Some models, however, can gauge how weak or strong the economy is and date business cycles in real time. In particular, the dynamic factor Markov switching model (DFMS) in Chauvet (1998) has been very successful in dating business cycles in real time and in closely reproducing the NBER dating.

The model yields a monthly indicator of the U.S. business cycles and probabilities of recessions and expansions when applied to the same series used by the NBER: nonagricultural employment, real personal income, real manufacturing and trade sales, and industrial production.

What does the DFMS nonlinear probability model tell us about U.S. recessions?

Since 1959 the U.S. economy has experienced eight recessions. Figure 1 shows the business cycle indicator, and Figure 2 shows the smoothed probabilities of recessions obtained from the DFMS model and the NBER recession dating. The probabilities are obtained using full sample information (that is, all information available from 1959 up to now).

As Figure 2 illustrates, the probabilities increase substantially at the beginning of recessions (peaks) and decrease around the end of the recessions (troughs). Recessions are generally short, lasting on average a year, whereas expansions are much longer, averaging about five years. The 1990s experienced the longest U.S. expansion (ten years) in the past 150 years, while the 2007–09 recession was the longest in the past 50 years.



Current probability of recession

Because of a two-month delay in the availability of the manufacturing and trade sales series, the probabilities of recession are also available only with a two-month delay.

The most recent probability of recession from the DFMS model is for June 2010, which uses information up to September 2010. The probability that the U.S. economy is in a recession in June is 24.7 percent.
The Beginning and End of the 2007-2009 Recession

Inquiring minds are reading the Center for Research on Economic and Financial Cycles article dating The Beginning and End of the 2007-2009 Recession
The Figure shows the real time probabilities of recession from the Dynamic Factor Model with Regime Switching (Chauvet 1998). The probabilities indicate that the U.S. recession started in December 2007.



The NBER only announced that the recession began in December 2007 twelve months later, in December 2008.
Review of the Odds Over Time - To Date

Marcelle Chauvet updates the odds we are currently in recession in his blog
Real Time Probabilities of Recession
U.S. Recession ended in June/July 2009

Probability of Recession in June 2010 INCREASED to 24.7% after being below 10% for the last 7 months and below 50% since July 2009.

2009 January 100.0

-4.4
February
98.7

-2.8
March
96.1

-2.6
April
82.8

-0.9
May
77.2

-1.1
June
66.2

-1.6
July
27.9

0.4
August
21.9

0.4
September 18.6

-0.3
October
11.0

-0.2
November
3.1

1.1
December
2.2

0.8
2010 January 1.4

0.8
February
0.9

0.8
March
0.5

1.3
April
0.8

1.6
May
2.5

1.4
June
24.7

0.2

That is a partial table.

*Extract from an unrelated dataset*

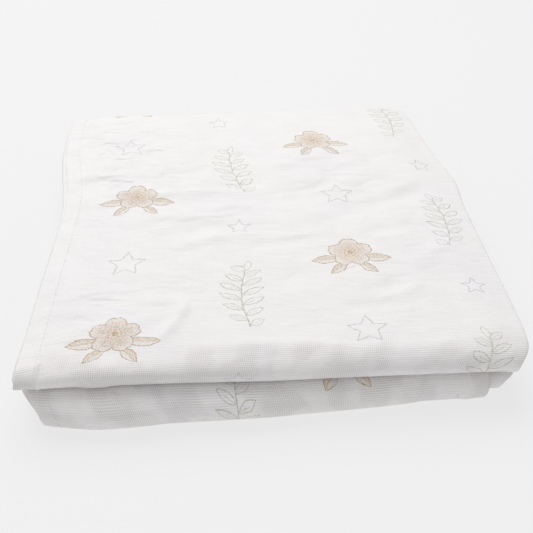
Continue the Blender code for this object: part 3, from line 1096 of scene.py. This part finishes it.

Marcelle Chauvet shows the odds starting in October 2007. Notice how the odds the US is currently in recession have risen from 2.5% in May to 24.7% in June.

Odds Higher Today Than June

We will see the odds for August in a couple months. Those odds will be higher than today because of all the recent grim economic data.

Bear in mind Chauvet posts the odds we are already in recession. When the current odds are soaring at an amazing rate (which they are), the odds of a going into recession at a future time, will be much higher.

Some don't see it that way.

Here is a snip is from Bloomberg as discussed in Nonsense from NBER on Odds of Double-Dip
Harvard University Professor Martin Feldstein, who sits on the Business Cycle Dating Committee of the National Bureau of Economic Research says “There’s still a significant risk, maybe one chance in three, that there will be a double dip.” Fellow panel member and Princeton University Professor Mark Watson said those odds are “way too high” and puts them instead at “one in 10 or maybe one in 20.”
Double-dip odds of one-in-10 or one-in-20? When the odds are roughly 1-in-4 we are already in recession as of June?

If Marcelle Chauvet's model is accurate (and assuming the recession is over, her model is the most realistic model I have seen to date), then the above snip was indeed nonsense, not from the NBER per se, but rather from one or two economists who sit on the panel, most notably Princeton University Professor Mark Watson.